**AIM OF THE TASK**:
Reproduce exactly the lines from the one containing "build_pilasters(cabinet)" through the one containing "import math", both included, and nothing else.

[Entries with model source code]
--- START ---

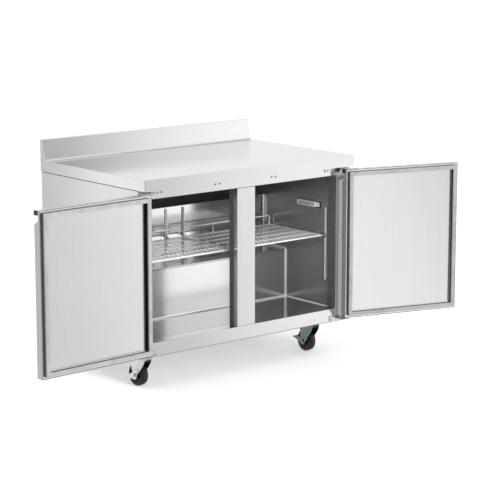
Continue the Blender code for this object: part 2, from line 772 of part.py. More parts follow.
def build_fork(name, crown_low, crown_top, with_brake, swivel):
    """Pressed fork: a crown with a round front, two raked legs and the axle bolt through their ends."""
    half_turn = [math.radians(a) for a in range(90, 271, 20)]
    outline = [(0.035 * math.cos(a), LEG_OUTER * math.sin(a)) for a in half_turn]
    outline += [(CASTER_TRAIL + 0.023, -LEG_OUTER), (CASTER_TRAIL + 0.023, LEG_OUTER)]
    mesh = mesh_from(lambda work: add_prism(work, outline, crown_low, crown_top, 2), name + "_fork")
    fork = add_object(name + "_fork", mesh, ZINC, swivel)

    def kingpin_hole(work):
        add_rod(work, (0, 0, 0.1), (0, 0, 0.2), 0.0055, 12)

    boolean(fork, cutter(name + "_kingpin_hole", kingpin_hole, swivel), "DIFFERENCE")
    side = leg_outline(crown_top)
    reach = LEG_OUTER + (0.0085 if with_brake else 0.005)

    def legs_and_axle(work):
        add_prism(work, side, LEG_INNER, LEG_OUTER, 1)
        add_prism(work, side, -LEG_OUTER, -LEG_INNER, 1)
        add_rod(work, (CASTER_TRAIL, -reach, WHEEL_RADIUS), (CASTER_TRAIL, reach, WHEEL_RADIUS), 0.0048, 12)
        for way in (-1, 1):
            head = (CASTER_TRAIL, way * (reach - 0.005), WHEEL_RADIUS)
            add_rod(work, head, (CASTER_TRAIL, way * reach, WHEEL_RADIUS), 0.008, 6)

    join_on(fork, legs_and_axle)


def build_wheel(name, axle):
    """Wheel with a hub, a dished web and a tread with rounded shoulders."""
    half = WHEEL_WIDTH / 2
    tread = WHEEL_RADIUS - 0.006
    profile = [
        (0.0055, half + 0.002),
        (0.012, half + 0.002),
        (0.014, half - 0.004),
        (0.036, half - 0.002),
        (tread, half),
        (WHEEL_RADIUS, half - 0.006),
    ]
    profile += [(radius, -height) for radius, height in reversed(profile)]
    wheel = turned(name + "_wheel", profile, TYRE, axle, rotation=(math.pi / 2, 0, 0), sides=32)
    smooth(wheel)


def build_brake(name, pressed, swivel):
    """The brake lever rocks on the axle bolt: a wing outside each leg and a foot pad behind the wheel.

    The left one rests pressed down, the right one rests up."""
    axis = empty(name + "_brake_axis", (CASTER_TRAIL, 0.0, WHEEL_RADIUS), swivel)
    axis.rotation_euler = (0.0, BRAKE_TRAVEL if pressed else 0.0, 0.0)
    inner = LEG_OUTER + GAP
    outer = inner + FORK_SHEET
    wing = [(-0.034, 0.014), (-0.032, 0.019), (0.048, 0.0145), (0.066, 0.0095), (0.066, 0.0045)]
    wing += [(0.050, 0.001), (0.014, -0.017), (0.002, -0.021), (-0.008, -0.016)]
    pad = [(0.0545, 0.0125), (0.0545, 0.0095), (0.078, 0.0040), (0.0785, 0.0068)]
    lever = prism(name + "_brake", pad, -outer, outer, 1, ZINC, axis)

    def wings(work):
        add_prism(work, wing, inner, outer, 1)
        add_prism(work, wing, -outer, -inner, 1)

    join_on(lever, wings)

    def bolt_holes(work):
        add_rod(work, (0, -0.04, 0), (0, 0.04, 0), 0.0052, 12)

    cut_away(lever, bolt_holes)


# Assembly -----------------------------------------------------------------------------------------
def stand_on_origin(cabinet):
    """Moves the cabinet's empty so that the object's box is centred over the origin."""
    bpy.context.view_layer.update()
    graph = bpy.context.evaluated_depsgraph_get()
    low = Vector((1e9, 1e9, 1e9))
    high = -low
    for item in PARTS.objects:
        if item.type != "MESH":
            continue
        shown = item.evaluated_get(graph)
        for vertex in shown.data.vertices:
            place = shown.matrix_world @ vertex.co
            low = Vector(map(min, low, place))
            high = Vector(map(max, high, place))
    cabinet.location = (-(low.x + high.x) / 2, -(low.y + high.y) / 2, -low.z)
    bpy.context.view_layer.update()


def main():
    cabinet = empty("cabinet", (0, 0, 0))
    build_worktop(cabinet)
    build_shell(cabinet)
    build_face_frame(cabinet)
    build_liner(cabinet)
    build_evaporator(cabinet)
    build_machine_room(cabinet)
    build_pilasters(cabinet)
    build_shelves(cabinet)
    build_thermometer(cabinet)
    build_door("left_door", -1, LEFT_DOOR_OPEN, cabinet)
    build_door("right_door", 1, RIGHT_DOOR_OPEN, cabinet)
    build_hinges(cabinet)
    for corner, x, y, with_brake in (
        ("front_left", -CASTER_X, CASTER_FRONT_Y, True),
        ("front_right", CASTER_X, CASTER_FRONT_Y, True),
        ("rear_left", -CASTER_X, CASTER_REAR_Y, False),
        ("rear_right", CASTER_X, CASTER_REAR_Y, False),
    ):
        build_caster(corner, x, y, with_brake, cabinet)
    stand_on_origin(cabinet)


main()
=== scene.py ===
"""Looks of the two-door undercounter refrigerator: refined sheet metal, doors, shelves, casters and finishes.

Pieces are modelled in the cabinet's own frame (x = 0 on the centre line, y = 0 at the worktop's front edge,
z = 0 on the floor), in a door's frame (z axis on its hinge) or in a caster's frame (x axis along its trail),
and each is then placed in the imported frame, whose nodes and joints give every place.
"""

import json
import math

import bmesh
import bpy
from mathutils import Matrix, Vector


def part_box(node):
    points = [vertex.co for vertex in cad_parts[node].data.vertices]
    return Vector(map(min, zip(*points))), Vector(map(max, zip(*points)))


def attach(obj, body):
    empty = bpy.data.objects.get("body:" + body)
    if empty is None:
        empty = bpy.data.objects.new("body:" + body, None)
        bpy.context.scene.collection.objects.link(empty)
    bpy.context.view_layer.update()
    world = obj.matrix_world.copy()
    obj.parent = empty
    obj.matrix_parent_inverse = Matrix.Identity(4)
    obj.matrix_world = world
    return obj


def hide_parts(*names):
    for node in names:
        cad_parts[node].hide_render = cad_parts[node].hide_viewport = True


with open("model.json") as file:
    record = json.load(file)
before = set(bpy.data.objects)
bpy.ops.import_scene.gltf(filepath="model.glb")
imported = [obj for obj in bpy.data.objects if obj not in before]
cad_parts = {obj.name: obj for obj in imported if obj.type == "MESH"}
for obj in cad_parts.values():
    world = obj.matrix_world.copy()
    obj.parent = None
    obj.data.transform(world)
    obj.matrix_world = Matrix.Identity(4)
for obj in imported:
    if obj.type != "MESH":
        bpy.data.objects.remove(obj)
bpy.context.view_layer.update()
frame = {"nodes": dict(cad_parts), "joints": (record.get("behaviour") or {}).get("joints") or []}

NODES = frame["nodes"]
JOINTS = {joint["name"]: joint for joint in frame["joints"]}
TOP_LOW, TOP_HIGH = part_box("worktop")
ORIGIN = Vector(((TOP_LOW.x + TOP_HIGH.x) / 2, TOP_LOW.y, 0.0))
CABINET = Matrix.Translation(ORIGIN)

SHEET = 0.0012
TOP_HALF = (TOP_HIGH.x - TOP_LOW.x) / 2
TOP_DEPTH = TOP_HIGH.y - TOP_LOW.y
SPLASH_RISE = 0.096
SPLASH_TOP = 0.025
SPLASH_FOOT = 0.048
TOP_HEIGHT = TOP_HIGH.z - SPLASH_RISE
APRON_LOW = TOP_LOW.z


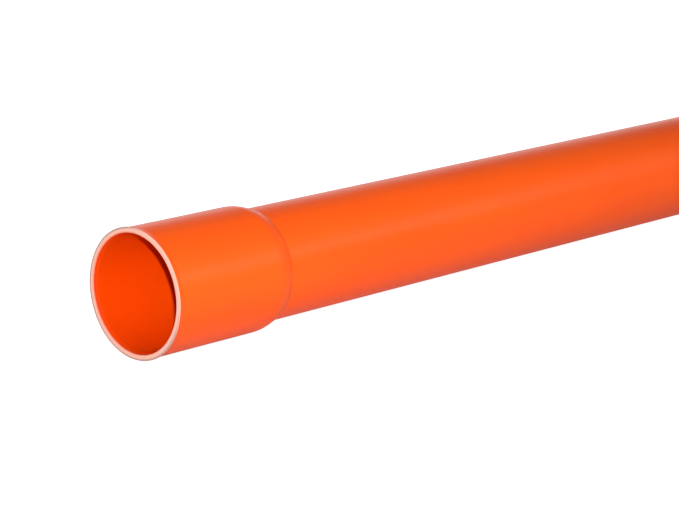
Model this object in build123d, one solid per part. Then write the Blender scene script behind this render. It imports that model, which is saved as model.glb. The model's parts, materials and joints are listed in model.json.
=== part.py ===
from build123d import *
import os
from math import atan2, degrees, radians, tan

# A plastic cable protection pipe with a socket formed on one end.
# It lies along X: the socket's mouth is at the low X end, the plain end is at
# the high X end, and the floor it lies on is at Z = 0.
# Every value is in millimetres or degrees.

# The whole length of stock
overall_length = 3000.0

# The barrel, which is the straight extruded run
barrel_diameter = 110.0
barrel_wall = 6.0

# The socket, which takes the plain end of the next pipe
socket_clearance = 0.5
socket_wall = 5.6
socket_depth = 128.5

# The shoulder, where the socket falls to the barrel
shoulder_length = 22.5
shoulder_foot_radius = 6.0

# The mouth, which flares a little to lead the next pipe in
mouth_flare = 1.1
flare_length = 5.0
lip_length = 1.2
mouth_outer_edge = 0.4
mouth_inner_edge = 0.8

# The bevel on the plain end, at an angle to the pipe's axis
bevel_angle = 15.0
bevel_depth = 2.4

# Radii that follow
barrel_radius = barrel_diameter / 2
barrel_bore_radius = barrel_radius - barrel_wall
bevel_nose_radius = barrel_radius - bevel_depth
socket_bore_radius = barrel_radius + socket_clearance
socket_radius = socket_bore_radius + socket_wall
mouth_bore_radius = socket_bore_radius + mouth_flare
mouth_radius = socket_radius + mouth_flare

# Places along the pipe that follow, measured from its mouth
flare_end = lip_length + flare_length
shoulder_end = socket_depth + shoulder_length
bevel_start = overall_length - bevel_depth / tan(radians(bevel_angle))


def ogee(start, end, last_radius=None):
    """An S of two tangent arcs that leaves start and reaches end parallel to the axis.

    The two radii share a sum that the run and the rise fix. Without a last radius they are equal.
    """
    run = end[0] - start[0]
    rise = end[1] - start[1]
    both_radii = (run**2 + rise**2) / (2 * abs(rise))
    if last_radius is None:
        last_radius = both_radii / 2
    turn = degrees(2 * atan2(rise, run))
    first_arc = JernArc(start, (1, 0), both_radii - last_radius, turn)
    last_arc = JernArc(first_arc @ 1, first_arc % 1, last_radius, -turn)
    return [first_arc, last_arc]


def wall_side(lip_radius, seat_radius, run_radius, foot_radius):
    """One side of the wall, inside or outside, from the mouth to the end of the shoulder."""
    return [
        Line((0, lip_radius), (lip_length, lip_radius)),
        *ogee((lip_length, lip_radius), (flare_end, seat_radius)),
        Line((flare_end, seat_radius), (socket_depth, seat_radius)),
        *ogee((socket_depth, seat_radius), (shoulder_end, run_radius), foot_radius),
    ]


def wall_section():
    """The wall cut along the pipe, on one side of its axis, with the mouth at X = 0."""
    outside = wall_side(mouth_radius, socket_radius, barrel_radius, shoulder_foot_radius)
    inside = wall_side(
        mouth_bore_radius, socket_bore_radius, barrel_bore_radius, shoulder_foot_radius + barrel_wall
    )
    mouth_face = Line((0, mouth_bore_radius), (0, mouth_radius))
    plain_end = Polyline(
        (shoulder_end, barrel_radius),
        (bevel_start, barrel_radius),
        (overall_length, bevel_nose_radius),
        (overall_length, barrel_bore_radius),
        (shoulder_end, barrel_bore_radius),
    )
    section = make_face([mouth_face, *outside, plain_end, *inside])
    outer_corner = section.vertices().group_by(Axis.X)[0].sort_by(Axis.Y)[-1]
    section = fillet(outer_corner, radius=mouth_outer_edge)
    inner_corner = section.vertices().group_by(Axis.X)[0].sort_by(Axis.Y)[0]
    return fillet(inner_corner, radius=mouth_inner_edge)


# The pipe is one turned solid. Its middle is over the origin, and it lies on its mouth's lip
pipe = revolve(wall_section(), axis=Axis.X)
pipe = pipe.moved(Location((-overall_length / 2, 0, mouth_radius)))
pipe.label = "pipe"

os.makedirs("parts", exist_ok=True)
export_step(pipe, "parts/pipe.step")
print("pipe, litres of plastic:", round(pipe.volume / 1e6, 4))
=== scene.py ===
"""The looks of an orange plastic cable protection pipe, a length of stock with a socket formed on one end.

Sizes are in metres. The pipe lies along X on a floor at Z = 0, with its socket's mouth at the low X end.
"""

import json
from math import atan2, cos, pi, radians, sin, tan
from typing import NamedTuple

import bmesh
import bpy
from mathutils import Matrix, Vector


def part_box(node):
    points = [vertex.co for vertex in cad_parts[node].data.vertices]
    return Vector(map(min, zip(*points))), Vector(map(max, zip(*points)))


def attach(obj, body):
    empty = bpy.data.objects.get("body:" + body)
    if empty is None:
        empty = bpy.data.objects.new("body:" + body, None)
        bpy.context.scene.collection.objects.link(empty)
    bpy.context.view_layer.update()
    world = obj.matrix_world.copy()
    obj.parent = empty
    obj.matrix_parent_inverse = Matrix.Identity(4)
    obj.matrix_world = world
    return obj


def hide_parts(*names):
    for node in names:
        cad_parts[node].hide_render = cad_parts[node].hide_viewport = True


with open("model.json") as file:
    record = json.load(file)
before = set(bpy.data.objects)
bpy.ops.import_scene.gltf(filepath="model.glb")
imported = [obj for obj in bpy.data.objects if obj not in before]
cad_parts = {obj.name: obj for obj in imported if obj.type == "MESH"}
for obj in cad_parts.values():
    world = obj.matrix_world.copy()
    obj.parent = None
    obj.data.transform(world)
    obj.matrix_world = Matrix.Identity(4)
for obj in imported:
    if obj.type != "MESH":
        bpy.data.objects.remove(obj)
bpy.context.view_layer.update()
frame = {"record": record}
scene = bpy.context.scene
MM = 0.001

# The pipe's sizes, as its mounts and its box give them
mounts = {mount["name"]: mount for mount in frame["record"]["mounts"]}
low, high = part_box("pipe")
MOUTH_X = low.x
PIPE_LENGTH = high.x - low.x
AXIS_Z = mounts["spigot"]["pos_m"][2]
BARREL_RADIUS = mounts["spigot"]["dims"]["r_mm"] * MM
BARREL_BORE_RADIUS = mounts["cable_bore"]["dims"]["r_mm"] * MM
BARREL_WALL = BARREL_RADIUS - BARREL_BORE_RADIUS
SOCKET_BORE_RADIUS = mounts["socket"]["dims"]["r_mm"] * MM

# The pipe lies on its mouth's lip
MOUTH_RADIUS = AXIS_Z

# Sizes that the mounts don't give
MOUTH_FLARE = 1.1 * MM
LIP_LENGTH = 1.2 * MM
FLARE_LENGTH = 5.0 * MM
SOCKET_DEPTH = 128.5 * MM
SHOULDER_LENGTH = 22.5 * MM
SHOULDER_FOOT_RADIUS = 6.0 * MM
BEVEL_DEPTH = 2.4 * MM
BEVEL_ANGLE = radians(15)
MOUTH_OUTER_EDGE = 0.4 * MM
MOUTH_INNER_EDGE = 0.8 * MM
CUT_EDGE_RADIUS = 0.3 * MM

# Radii and places along the pipe that follow, the places measured from its mouth
MOUTH_BORE_RADIUS = SOCKET_BORE_RADIUS + MOUTH_FLARE
SOCKET_RADIUS = MOUTH_RADIUS - MOUTH_FLARE
FLARE_END = LIP_LENGTH + FLARE_LENGTH
SHOULDER_END = SOCKET_DEPTH + SHOULDER_LENGTH
BEVEL_START = PIPE_LENGTH - BEVEL_DEPTH / tan(BEVEL_ANGLE)

# How finely the pipe is divided
STEPS_ROUND = 256
SEGMENT_LENGTH = 2.0 * MM
FEWEST_SEGMENTS = 6
SPAN_LENGTH = 100.0 * MM

# Points of the section that are nearer to each other than this are one
JOIN_DISTANCE = 0.001 * MM

# How strongly the larger faces lead the shading, out of a hundred
LARGE_FACE_LEAD = 100

# The pipe's materials, in the order that its mesh has them
OUTSIDE, BORE, MOUTH, SAWN_END = range(4)

# The plastic's refraction, and how strongly its satin skin mirrors
PVC_IOR = 1.5
PVC_SPECULAR = 0.24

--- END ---

**WRITTEN RESPONSE**:
    build_pilasters(cabinet)
    build_shelves(cabinet)
    build_thermometer(cabinet)
    build_door("left_door", -1, LEFT_DOOR_OPEN, cabinet)
    build_door("right_door", 1, RIGHT_DOOR_OPEN, cabinet)
    build_hinges(cabinet)
    for corner, x, y, with_brake in (
        ("front_left", -CASTER_X, CASTER_FRONT_Y, True),
        ("front_right", CASTER_X, CASTER_FRONT_Y, True),
        ("rear_left", -CASTER_X, CASTER_REAR_Y, False),
        ("rear_right", CASTER_X, CASTER_REAR_Y, False),
    ):
        build_caster(corner, x, y, with_brake, cabinet)
    stand_on_origin(cabinet)


main()
=== scene.py ===
"""Looks of the two-door undercounter refrigerator: refined sheet metal, doors, shelves, casters and finishes.

Pieces are modelled in the cabinet's own frame (x = 0 on the centre line, y = 0 at the worktop's front edge,
z = 0 on the floor), in a door's frame (z axis on its hinge) or in a caster's frame (x axis along its trail),
and each is then placed in the imported frame, whose nodes and joints give every place.
"""

import json
import math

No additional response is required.